YOUR OBJECTIVE
Only the lines from the line that has "fillet(path.vertices().group_by(Axis.Z)[-2], KNEE_ROUND)" through the line that has "# A turn is" should be reproduced, exactly and with both ends kept.

--- begin INPUT FOR THIS TASK ---

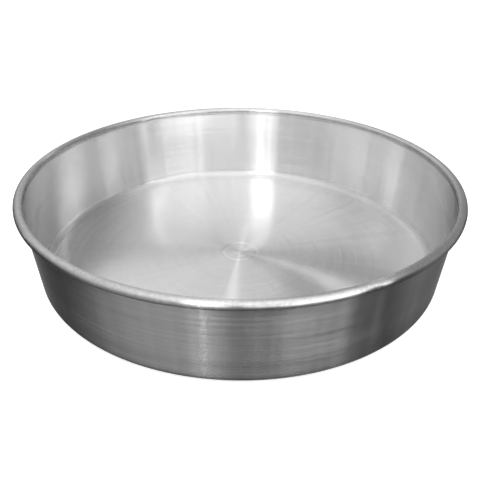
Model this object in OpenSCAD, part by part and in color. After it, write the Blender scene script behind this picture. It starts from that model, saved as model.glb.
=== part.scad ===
// Gold pan: a plain, steep-walled pan spun from one disc of aluminium sheet,
// with its rim rolled outward around a ring of steel wire.
// The origin is the middle of the flat base and +Z is the pan's axis, upward.
// All sizes are in millimetres and all angles in degrees.

/* [Pan] */
// Outside diameter over the rolled rim (a 14 inch pan)
rim_d = 355.6; // [250:0.2:450]
// Height from the resting face to the top of the rim
pan_h = 73.5; // [50:0.5:100]
// Lean of the wall away from vertical
wall_flare = 6; // [0:0.5:10]
// Outside radius of the bend between base and wall
corner_r = 8; // [4:0.5:14]
// Thickness of the sheet
sheet_t = 1.2; // [0.8:0.1:1.6]

/* [Rolled rim] */
// Diameter of the wire inside the rim
wire_d = 4.7; // [3.6:0.1:6]
// Clearance between the wire and the sheet rolled round it
wire_clearance = 0.05; // [0.02:0.01:0.1]
// Gap between the two butted ends of the wire, along the ring
wire_gap = 1; // [0.5:0.1:5]
// Gap between the sheet's rolled-under edge and the wall
lip_gap = 0.3; // [0.2:0.05:0.6]
// How far the roll stands inside the wall's inner face
roll_inset = 0.7; // [0.3:0.1:1.2]
// Radius, at mid-sheet, of the small bend that leads the wall into the roll
neck_r = 5; // [3:0.5:8]

/* [Centre mark] */
// Diameter of the shallow ring that the spinning lathe's clamp leaves in the floor
mark_d = 29; // [10:0.5:60]
// Width of that ring's groove at the floor's surface
mark_w = 1.6; // [1:0.1:3]
// Depth of the groove below the floor's surface
mark_depth = 0.25; // [0.1:0.05:0.4]

/* [Hidden] */

// Fineness of the large rings and of the small rounds in the section
ring_fn = 256;
round_fn = 96;

// The roll in section: sheet wrapped round the wire
roll_in_r = wire_d / 2 + wire_clearance;
roll_mid_r = roll_in_r + sheet_t / 2;
roll_out_r = roll_in_r + sheet_t;
roll_x = rim_d / 2 - roll_out_r;
roll_z = pan_h - roll_out_r;

// Directions in the section: up along the wall, and square to it, outward
along = [sin(wall_flare), cos(wall_flare)];
outward = [cos(wall_flare), -sin(wall_flare)];

// The neck bends the wall inward, until its far end touches the roll.
// The wall's middle surface, drawn on, passes wall_offset inside the wire's centre.
wall_offset = roll_mid_r - roll_inset;
neck_turn = acos((neck_r + wall_offset) / (neck_r + roll_mid_r));
neck_rise = (neck_r + roll_mid_r) * sin(neck_turn);
neck_foot = [roll_x, roll_z] - wall_offset * outward - neck_rise * along;

// The roll runs from the neck over the top and round, until it almost meets the wall
lip_reach = wall_offset - sheet_t / 2 - lip_gap;
roll_turn = 180 + neck_turn + acos(-lip_reach / roll_out_r);

// The corner bend, and the straight runs that join it to the neck and the axis
corner_mid_r = corner_r - sheet_t / 2;
wall_run = (neck_foot[1] - corner_r - corner_mid_r * outward[1]) / along[1];
floor_run = neck_foot[0] - wall_run * along[0] - corner_mid_r * outward[0];

// A circle that cuts the ring mark, sunk so that it opens mark_w wide at the surface
mark_r = (pow(mark_w / 2, 2) + pow(mark_depth, 2)) / (2 * mark_depth);

// The gap between the wire's ends, as an angle round the pan
wire_gap_angle = wire_gap / roll_x * 180 / PI;

// The section is drawn as the path of the sheet's middle line. Each stretch starts
// at the origin heading along +X, and its children are placed at its far end.

// A straight stretch of sheet
module straight(run) {
    translate([0, -sheet_t / 2])
        square([run, sheet_t]);
    translate([run, 0])
        children();
}

// A bend, to the left when turn is positive. What is cut from a whole ring is what lies
// behind its start or beyond its end, and past a half turn only what is both.
module bend(mid_r, turn) {
    centre_y = sign(turn) * mid_r;
    translate([0, centre_y]) {
        difference() {
            circle(r = mid_r + sheet_t / 2, $fn = round_fn);
            circle(r = mid_r - sheet_t / 2, $fn = round_fn);
            if (abs(turn) > 180)
                intersection() {
                    behind_start(mid_r);
                    beyond_end(mid_r, turn);
                }
            else {
                behind_start(mid_r);
                beyond_end(mid_r, turn);
            }
        }
        rotate(turn)
            translate([0, -centre_y])
                children();
    }
}

// The half of the plane behind the start of a bend round the origin
module behind_start(mid_r) {
    reach = 2 * (mid_r + sheet_t);
    translate([-reach, -reach])
        square([reach, 2 * reach]);
}

// The half of the plane beyond its end
module beyond_end(mid_r, turn) {
    reach = 2 * (mid_r + sheet_t);
    rotate(turn)
        translate([0, -reach])
            square([reach, 2 * reach]);
}

// The pan's sheet: floor, corner bend, wall, neck and the roll round the wire
module pan_shell() {
    color("silver")
        rotate_extrude($fn = ring_fn)
            difference() {
                translate([0, sheet_t / 2])
                    straight(floor_run)
                        bend(corner_mid_r, 90 - wall_flare)
                            straight(wall_run)
                                bend(neck_r, neck_turn)
                                    bend(roll_mid_r, -roll_turn);
                translate([mark_d / 2, sheet_t - mark_depth + mark_r])
                    circle(r = mark_r, $fn = round_fn);
            }
}

// The wire that stiffens the rim, with its two ends butted a small gap apart
module rim_wire() {
    color("dimgray")
        rotate([0, 0, 90 + wire_gap_angle / 2])
            rotate_extrude(angle = 360 - wire_gap_angle, $fn = ring_fn)
                translate([roll_x, roll_z])
                    circle(d = wire_d, $fn = round_fn);
}

pan_shell();
rim_wire();
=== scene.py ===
import math
from collections import namedtuple

import bmesh
import bpy
from mathutils import Matrix, Vector, noise


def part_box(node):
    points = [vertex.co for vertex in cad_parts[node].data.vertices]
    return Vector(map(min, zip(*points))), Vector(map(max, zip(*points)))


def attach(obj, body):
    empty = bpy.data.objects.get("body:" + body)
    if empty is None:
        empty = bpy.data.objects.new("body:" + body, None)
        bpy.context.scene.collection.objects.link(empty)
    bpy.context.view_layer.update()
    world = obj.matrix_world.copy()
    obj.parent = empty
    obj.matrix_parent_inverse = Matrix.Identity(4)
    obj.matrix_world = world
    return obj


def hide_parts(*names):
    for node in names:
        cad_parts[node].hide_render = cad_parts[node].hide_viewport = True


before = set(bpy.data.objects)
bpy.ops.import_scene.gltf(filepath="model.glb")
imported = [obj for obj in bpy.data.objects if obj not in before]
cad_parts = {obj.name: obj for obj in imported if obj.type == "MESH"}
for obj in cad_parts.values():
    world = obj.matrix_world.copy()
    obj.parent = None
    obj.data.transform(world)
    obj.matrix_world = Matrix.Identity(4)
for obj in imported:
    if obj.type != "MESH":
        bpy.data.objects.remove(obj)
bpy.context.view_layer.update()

SHELL_LOW, SHELL_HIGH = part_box("pan_shell")
WIRE_LOW, WIRE_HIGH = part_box("rim_wire")

# ---------------------------------------------------------------- sizes, in metres and radians

# The rim's radius, the height and the wire's thickness come from the frame. The rest repeats part.scad.
# SAFETY keeps the finer meshes just inside the CAD model's box.
SAFETY = 0.00005
RIM_R = (SHELL_HIGH.x - SHELL_LOW.x) / 2 - SAFETY
PAN_H = SHELL_HIGH.z - SAFETY
WIRE_R = (WIRE_HIGH.z - WIRE_LOW.z) / 2
WALL_FLARE = math.radians(6)
CORNER_R = 0.008
SHEET_T = 0.0012
NECK_R = 0.005
ROLL_INSET = 0.0007
WIRE_CLEARANCE = 0.00005
WIRE_GAP = 0.001
WIRE_CHAMFER = WIRE_R * 0.15
LIP_GAP = 0.0003
MARK_R = 0.0145
MARK_W = 0.0016
MARK_DEPTH = 0.00025

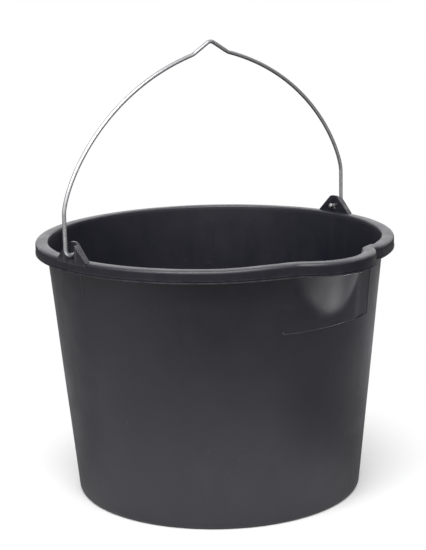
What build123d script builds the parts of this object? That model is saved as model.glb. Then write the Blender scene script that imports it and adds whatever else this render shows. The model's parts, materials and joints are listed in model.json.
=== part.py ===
from build123d import *
import math
import os

# Builder's bucket of 20 litres with a pouring lip and a swinging wire bail.
# Millimetres. +Z is up and the origin is the centre of the resting plane. X is the hinge axis
# of the bail, and the pouring lip faces -Y.

os.makedirs("parts", exist_ok=True)

# Tub: one moulding that widens upwards
HEIGHT = 266.5
BASE_R = 149.0
TAPER = 0.0955
WALL = 2.2
FLOOR_TOP = 4.2
BASE_ROUND = 4.0
FLOOR_ROUND = 7.0
BASE_RECESS = 1.5
FOOT_RING_INNER = 140.0
BASE_RIB_R = 80.0
BASE_RIB_WIDTH = 3.0
GATE_PAD_R = 18.0

# Rim: a flat top that turns down into a skirt with a thin bead at its edge
RIM_WIDTH = 12.7
RIM_TOP = 2.5
SKIRT = 12.0
SKIRT_WALL = 2.2
RIM_OUTER_ROUND = 3.2
RIM_INNER_ROUND = 2.0
BEAD_HEIGHT = 1.3
BEAD_PROUD = 0.4

# Pouring lip: a round trough that leans out of the wall
LIP_FOOT = 211.0
LIP_LEAN = 22.3
LIP_R = 59.0
LIP_PLAN_R = 57.0
LIP_BLEND = 30.0

# Ears: triangular lugs that stand on the rim, slotted from outside for the bend of the wire
EAR_INNER = 178.0
EAR_HALF_FOOT = 22.5
EAR_HALF_TOP = 4.5
EAR_RISE = 18.0
EAR_ROUND = 5.0
EAR_SINK = 3.2
SLOT_FLOOR = 181.0
SLOT_HALF_TOP = 7.5
SLOT_HALF_FOOT = 5.5
SLOT_FOOT = 2.0
HOLE_R = 2.9

# Bail: one length of round wire. Its ends slope up a little where they pass through the ears.
WIRE_R = 2.0
PIVOT_RISE = 6.2
LEG_X = 190.0
STUB_END = 172.5
STUB_SLOPE = 13.0
BEND_R = 6.0
LEG_TOP = 38.0
SHOULDER_PULL = 22.0
KNEE_X = 23.5
KNEE_RISE = 179.6
KNEE_SLOPE = 14.0
ARC_PULL = 129.0
KNEE_ROUND = 14.0
APEX_RISE = 192.7
APEX_ROUND = 9.0

RIM_INNER_R = BASE_R + TAPER * HEIGHT - WALL
RIM_OUTER_R = RIM_INNER_R + RIM_WIDTH
PIVOT_Z = HEIGHT + PIVOT_RISE


def wall_r(z):
    """Outside radius of the wall at height z."""
    return BASE_R + TAPER * z


def lip_reach(z):
    """How far the outside of the trough stands from the axis of the tub at height z."""
    return wall_r(LIP_FOOT) + (z - LIP_FOOT) * math.tan(math.radians(LIP_LEAN))


def tub(inset, bottom, top, corner):
    """Solid tub with its trough, set in from the outside surface."""
    lean = math.radians(LIP_LEAN)
    axis_point = (0, -wall_r(LIP_FOOT) + LIP_R * math.cos(lean), LIP_FOOT + LIP_R * math.sin(lean))
    trough_plane = Plane(origin=axis_point, x_dir=(1, 0, 0), z_dir=(0, -math.sin(lean), math.cos(lean)))
    with BuildPart() as shape:
        with BuildSketch(Plane.XZ):
            with BuildLine():
                Polyline(
                    (0, bottom),
                    (wall_r(bottom) - inset, bottom),
                    (wall_r(top) - inset, top),
                    (0, top),
                    close=True,
                )
            make_face()
        revolve(axis=Axis.Z)
        fillet(shape.edges().filter_by(GeomType.CIRCLE).sort_by(Axis.Z)[0], corner)
        with BuildSketch(trough_plane):
            Circle(LIP_R - inset)
        extrude(amount=2 * LIP_R, both=True)
        split(bisect_by=Plane.XY.offset(top), keep=Keep.BOTTOM)
        fillet(shape.edges().filter_by(GeomType.BSPLINE), LIP_BLEND + inset)
    return shape.part


def rim_outline(grow, z):
    """Plan of the rim at height z, grown outwards from the rim's inner edge: a wide arc around the
    tub, a lip arc in front and a hollow arc that joins them on each side."""
    rim_r = RIM_INNER_R + grow
    lip_r = LIP_PLAN_R + grow
    blend_r = LIP_BLEND + WALL - grow
    lip_y = lip_reach(HEIGHT) - WALL / math.cos(math.radians(LIP_LEAN)) - LIP_PLAN_R
    blend_to_rim = rim_r + blend_r
    blend_to_lip = lip_r + blend_r
    rim_turn = math.acos((blend_to_rim**2 + lip_y**2 - blend_to_lip**2) / (2 * blend_to_rim * lip_y))
    blend_x = blend_to_rim * math.sin(rim_turn)
    blend_y = blend_to_rim * math.cos(rim_turn)
    lip_turn = math.atan2(blend_x, blend_y - lip_y)
    middle_turn = (rim_turn + lip_turn) / 2
    rim_end = Vector(rim_r * math.sin(rim_turn), -rim_r * math.cos(rim_turn))
    lip_end = Vector(lip_r * math.sin(lip_turn), -lip_y - lip_r * math.cos(lip_turn))
    blend_middle = Vector(
        blend_x - blend_r * math.sin(middle_turn),
        -blend_y + blend_r * math.cos(middle_turn),
    )
    with BuildSketch(Plane.XY.offset(z)) as plan:
        with BuildLine():
            ThreePointArc((-rim_end.X, rim_end.Y), (0, rim_r), rim_end)
            right_blend = ThreePointArc(rim_end, blend_middle, lip_end)
            ThreePointArc(lip_end, (0, -lip_y - lip_r), (-lip_end.X, lip_end.Y))
            mirror(right_blend, about=Plane.YZ)
        make_face()
    return plan.sketch


def rim_blank():
    """Rim with its skirt and bead, still closed over the mouth of the tub."""
    skirt_foot = HEIGHT - SKIRT
    with BuildPart() as blank:
        add(rim_outline(RIM_WIDTH, skirt_foot))
        extrude(amount=SKIRT)
        add(rim_outline(RIM_WIDTH + BEAD_PROUD, skirt_foot))
        extrude(amount=BEAD_HEIGHT)
        add(rim_outline(RIM_WIDTH - SKIRT_WALL, skirt_foot))
        extrude(amount=SKIRT - RIM_TOP, mode=Mode.SUBTRACT)
        fillet(blank.edges().group_by(Axis.Z)[-1], RIM_OUTER_ROUND)
    return blank.part


def ear():
    """The lug on the +X side: a thin plate with the hinge hole, and a cheek on each side of the slot."""
    foot = HEIGHT - EAR_SINK
    with BuildPart() as lug:
        with BuildSketch(Plane.YZ.offset(EAR_INNER)):
            with BuildLine():
                Polyline(
                    (-EAR_HALF_FOOT, foot),
                    (EAR_HALF_FOOT, foot),
                    (EAR_HALF_FOOT, HEIGHT),
                    (EAR_HALF_TOP, HEIGHT + EAR_RISE),
                    (-EAR_HALF_TOP, HEIGHT + EAR_RISE),
                    (-EAR_HALF_FOOT, HEIGHT),
                    close=True,
                )
            face = make_face()
            fillet(face.vertices().group_by(Axis.Y)[-1], EAR_ROUND)
        extrude(amount=RIM_WIDTH)
        with BuildSketch(Plane.XY):
            Circle(RIM_OUTER_R)
        extrude(amount=2 * HEIGHT, mode=Mode.INTERSECT)
        with BuildSketch(Plane.YZ.offset(SLOT_FLOOR)):
            with BuildLine():
                Polyline(
                    (-SLOT_HALF_FOOT, HEIGHT + SLOT_FOOT),
                    (SLOT_HALF_FOOT, HEIGHT + SLOT_FOOT),
                    (SLOT_HALF_TOP, HEIGHT + EAR_RISE),
                    (-SLOT_HALF_TOP, HEIGHT + EAR_RISE),
                    close=True,
                )
            make_face()
        extrude(amount=RIM_WIDTH, mode=Mode.SUBTRACT)
        with BuildSketch(Plane.YZ.offset(EAR_INNER)):
            with Locations((0, PIVOT_Z)):
                Circle(HOLE_R)
        extrude(amount=RIM_WIDTH, mode=Mode.SUBTRACT)
    return lug.part


outside = tub(0, 0, HEIGHT, BASE_ROUND)
hollow = tub(WALL, FLOOR_TOP, HEIGHT + RIM_TOP, FLOOR_ROUND)
rim = rim_blank()
right_ear = ear()

with BuildPart() as bucket_body:
    add(rim)
    add(outside)
    add(hollow, mode=Mode.SUBTRACT)
    rim_top = bucket_body.faces().filter_by(Axis.Z).sort_by(Axis.Z)[-1]
    fillet(rim_top.inner_wires()[0].edges(), RIM_INNER_ROUND)
    with BuildSketch(Plane.XY):
        Circle(FOOT_RING_INNER)
        Circle(BASE_RIB_R + BASE_RIB_WIDTH / 2, mode=Mode.SUBTRACT)
        Circle(BASE_RIB_R - BASE_RIB_WIDTH / 2)
        Circle(GATE_PAD_R, mode=Mode.SUBTRACT)
    extrude(amount=BASE_RECESS, mode=Mode.SUBTRACT)
    add(right_ear)
    add(mirror(right_ear, about=Plane.YZ, mode=Mode.PRIVATE))

bucket_body.part.label = "bucket_body"
export_step(bucket_body.part, "parts/bucket_body.step")

plate_middle = (EAR_INNER + SLOT_FLOOR) / 2
stub_grade = math.tan(math.radians(STUB_SLOPE))
stub_end = (STUB_END, PIVOT_Z + (plate_middle - STUB_END) * stub_grade)
leg_foot = (LEG_X, PIVOT_Z + (plate_middle - LEG_X) * stub_grade)
leg_top = (LEG_X, PIVOT_Z + LEG_TOP)
knee = (KNEE_X, PIVOT_Z + KNEE_RISE)
knee_pull = (
    KNEE_X + ARC_PULL * math.cos(math.radians(KNEE_SLOPE)),
    PIVOT_Z + KNEE_RISE - ARC_PULL * math.sin(math.radians(KNEE_SLOPE)),
)

with BuildPart() as wire_bail:
    with BuildLine(Plane.XZ) as path:
        FilletPolyline(stub_end, leg_foot, leg_top, radius=BEND_R)
        Bezier(leg_top, (LEG_X, PIVOT_Z + LEG_TOP + SHOULDER_PULL), knee_pull, knee)
        Line(knee, (0, PIVOT_Z + APEX_RISE))
        mirror(path.line, about=Plane.YZ)
        fillet(path.vertices().group_by(Axis.Z)[-2], KNEE_ROUND)
        fillet(path.vertices().group_by(Axis.Z)[-1], APEX_ROUND)
    with BuildSketch(Plane(origin=(stub_end[0], 0, stub_end[1]), z_dir=(1, 0, -stub_grade))):
        Circle(WIRE_R)
    sweep(path=path.line)

wire_bail.part.label = "wire_bail"
export_step(wire_bail.part, "parts/wire_bail.step")
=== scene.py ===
import json
import math

import bmesh
import bpy
import numpy as np
from mathutils import Matrix, Vector


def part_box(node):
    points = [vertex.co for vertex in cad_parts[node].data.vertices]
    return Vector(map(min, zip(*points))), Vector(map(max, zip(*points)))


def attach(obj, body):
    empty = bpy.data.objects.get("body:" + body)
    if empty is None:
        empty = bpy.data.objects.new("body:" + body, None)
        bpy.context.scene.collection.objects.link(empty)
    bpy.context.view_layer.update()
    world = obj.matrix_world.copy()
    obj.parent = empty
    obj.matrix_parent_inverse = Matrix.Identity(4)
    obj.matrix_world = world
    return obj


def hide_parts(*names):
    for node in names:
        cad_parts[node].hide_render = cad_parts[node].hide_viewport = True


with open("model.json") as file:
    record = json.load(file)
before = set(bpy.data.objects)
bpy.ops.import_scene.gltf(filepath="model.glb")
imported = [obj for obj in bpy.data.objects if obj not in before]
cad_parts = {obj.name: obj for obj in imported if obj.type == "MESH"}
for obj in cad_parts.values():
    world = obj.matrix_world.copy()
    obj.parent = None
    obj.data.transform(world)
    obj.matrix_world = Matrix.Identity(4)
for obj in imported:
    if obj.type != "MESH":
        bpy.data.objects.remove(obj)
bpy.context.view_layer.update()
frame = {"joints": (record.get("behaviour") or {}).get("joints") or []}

# Builder's bucket. Metres, in the frame of the CAD model: +Z up, the origin in the middle of the
# resting plane, X along the hinge of the bail and the pouring lip towards -Y.
# A turn is an angle round the tub, in radians: 0 is -Y, and it grows towards +X.

MM = 0.001

# ---------------------------------------------------------------- sizes

# Taken from the frame
HINGE = next(joint for joint in frame["joints"] if joint["name"] == "bail_hinge")
PIVOT_Z = HINGE["pos_m"][2]
TUB_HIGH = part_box("bucket_body")[1]
BAIL_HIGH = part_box("wire_bail")[1]

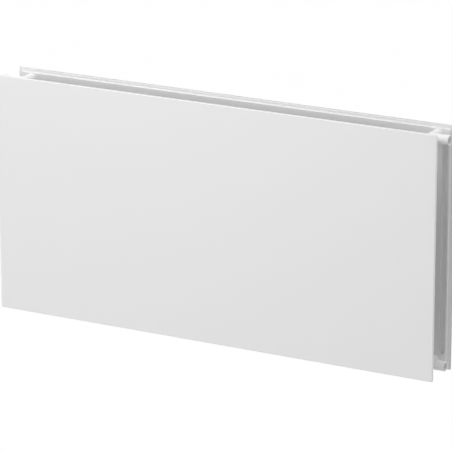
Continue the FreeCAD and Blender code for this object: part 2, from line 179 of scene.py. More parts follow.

--- end INPUT FOR THIS TASK ---

WRITTEN SOLUTION
        fillet(path.vertices().group_by(Axis.Z)[-2], KNEE_ROUND)
        fillet(path.vertices().group_by(Axis.Z)[-1], APEX_ROUND)
    with BuildSketch(Plane(origin=(stub_end[0], 0, stub_end[1]), z_dir=(1, 0, -stub_grade))):
        Circle(WIRE_R)
    sweep(path=path.line)

wire_bail.part.label = "wire_bail"
export_step(wire_bail.part, "parts/wire_bail.step")
=== scene.py ===
import json
import math

import bmesh
import bpy
import numpy as np
from mathutils import Matrix, Vector


def part_box(node):
    points = [vertex.co for vertex in cad_parts[node].data.vertices]
    return Vector(map(min, zip(*points))), Vector(map(max, zip(*points)))


def attach(obj, body):
    empty = bpy.data.objects.get("body:" + body)
    if empty is None:
        empty = bpy.data.objects.new("body:" + body, None)
        bpy.context.scene.collection.objects.link(empty)
    bpy.context.view_layer.update()
    world = obj.matrix_world.copy()
    obj.parent = empty
    obj.matrix_parent_inverse = Matrix.Identity(4)
    obj.matrix_world = world
    return obj


def hide_parts(*names):
    for node in names:
        cad_parts[node].hide_render = cad_parts[node].hide_viewport = True


with open("model.json") as file:
    record = json.load(file)
before = set(bpy.data.objects)
bpy.ops.import_scene.gltf(filepath="model.glb")
imported = [obj for obj in bpy.data.objects if obj not in before]
cad_parts = {obj.name: obj for obj in imported if obj.type == "MESH"}
for obj in cad_parts.values():
    world = obj.matrix_world.copy()
    obj.parent = None
    obj.data.transform(world)
    obj.matrix_world = Matrix.Identity(4)
for obj in imported:
    if obj.type != "MESH":
        bpy.data.objects.remove(obj)
bpy.context.view_layer.update()
frame = {"joints": (record.get("behaviour") or {}).get("joints") or []}

# Builder's bucket. Metres, in the frame of the CAD model: +Z up, the origin in the middle of the
# resting plane, X along the hinge of the bail and the pouring lip towards -Y.
# A turn is an angle round the tub, in radians: 0 is -Y, and it grows towards +X.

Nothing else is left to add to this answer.